Em 2000, depois de Rabinovich ter criado vinte Pabhavikas, ela decidiu explorar a criação de similares instalações de pedras à margem do rio Hudson, “onde não há separação rígida entre a terra e a água”, onde as marés revelam e ocultam as esculturas de pedra duas vezes ao dia e a correnteza altera sua essência lentamente, eventualmente às reivindicando. Ampliando a relação entre as mentes meditativa, criativa e perceptiva, as instalações de esculturas de pedra às margens do rio foram feitas para ser impermanentes e, como suas contrapartes nas florestas, elas aparentam emergir do chão – por isso receberam o nome de Emergences. A instalação deu a ideia para uma série de desenhos de lama feitos a partir de sedimentos de muitos dos maiores rios do mundo. A série em andamento, em número de centenas, recebeu o nome de River Library, referência metafórica à narrativa atemporal da própria vida.
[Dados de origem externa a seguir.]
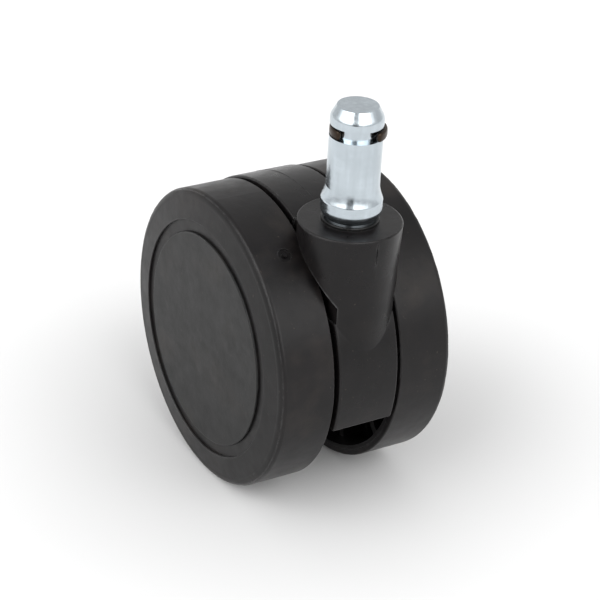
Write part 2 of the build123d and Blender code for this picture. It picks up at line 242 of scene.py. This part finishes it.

Após um ano de buscas para localizar praias em parques públicos com acesso ao rio, a artista obteve permissão para instalar Emergences no Rotary Park, em 2001; outro local, no Parque Estadual de Nyack Beach, foi concedido seis anos mais tarde. Das oito instalações de esculturas de pedra, as três primeiras pesam cerca de oito toneladas, cada, e quatro, cerca de dezoito toneladas; a mais recente, no Parque Estadual Denning’s Point, trinta toneladas. Emergences foi construída pela combinação de pedras naturais oriundas de pedreiras próximas com as pedras destes locais, adquirindo, assim, autenticidade geológica. As pedras são livremente combinadas em montes que “abraçam o solo” para enfatizar a horizontalidade da margem do rio, bem como a ampla expansão do horizonte; seu tamanho e suas cores correspondem, e eventualmente se fundem, aos afloramentos de pedra circundantes.
Cada escultura, medida em escala humana, proporcional em tamanho conforme sua configuração, varia ao longo da parte central de 69 cm de altura, de 1,80 a 3,60 m de largura e 2,70 a 7,30 m de cumprimento. A proposição artística é singela e difere da escala monumental tanto de Spiral Jetty (1970), de Robert Smithson, quanto de New York City Waterfalls (2008), de Olafur Eliasson. Elas estão mais próximas da relação de Richard Long com a terra, em que ele deixa suas pegadas no solo ou move pedras para demarcar suas caminhadas.
Após concluir cada instalação, Rabinovich afasta-se de seu trabalho, deixando-o aos elementos. O ciclo diário de seis horas das marés e a ação implacável das correntes talvez estejam conectados à própria vida, marcada pelo nascimento, crescimento e morte, em estado de mudança rítmica perpétua. Mediante o fluxo das marés, a alternância entre visibilidade (revelação) e invisibilidade (ocultação) das pedras oferece o sentido desses ritmos eternos. E como na própria vida, nunca se sabe quando o fim virá.
Ao se desapegar, a artista preserva o direito do ato criativo da vida, que é, em parte, manifestado pela continuidade das instalações de pedra no rio, por elas representarem – como o nascimento – um novo começo. Com enorme dedicação, ela acompanha Emergences ano após ano, perfeitamente ciente de que elas também envelhecem e que, por fim, é inevitável que sumam de vista, ainda que se tornem parte do rio. A relação entre as pedras e o rio também foi expressa por Pablo Neruda:
“Ali estava a pedra antes do vento,
antes do homem e antes da madrugada:
seu primeiro movimento
foi a primeira música do rio.”
(Pablo Neruda, Stones from the sky, XIX, em The Poetry of Pablo Neruda, trad. James Nolan (Nova York: Farrar, Straus and Giroux, 2003), p. 810)
Este poema, que Rabinovich conhece bem, ilustra a ligação da artista com a tradição literária latino-americana, mas, em um senso mais estrito, à poética adotada por ela.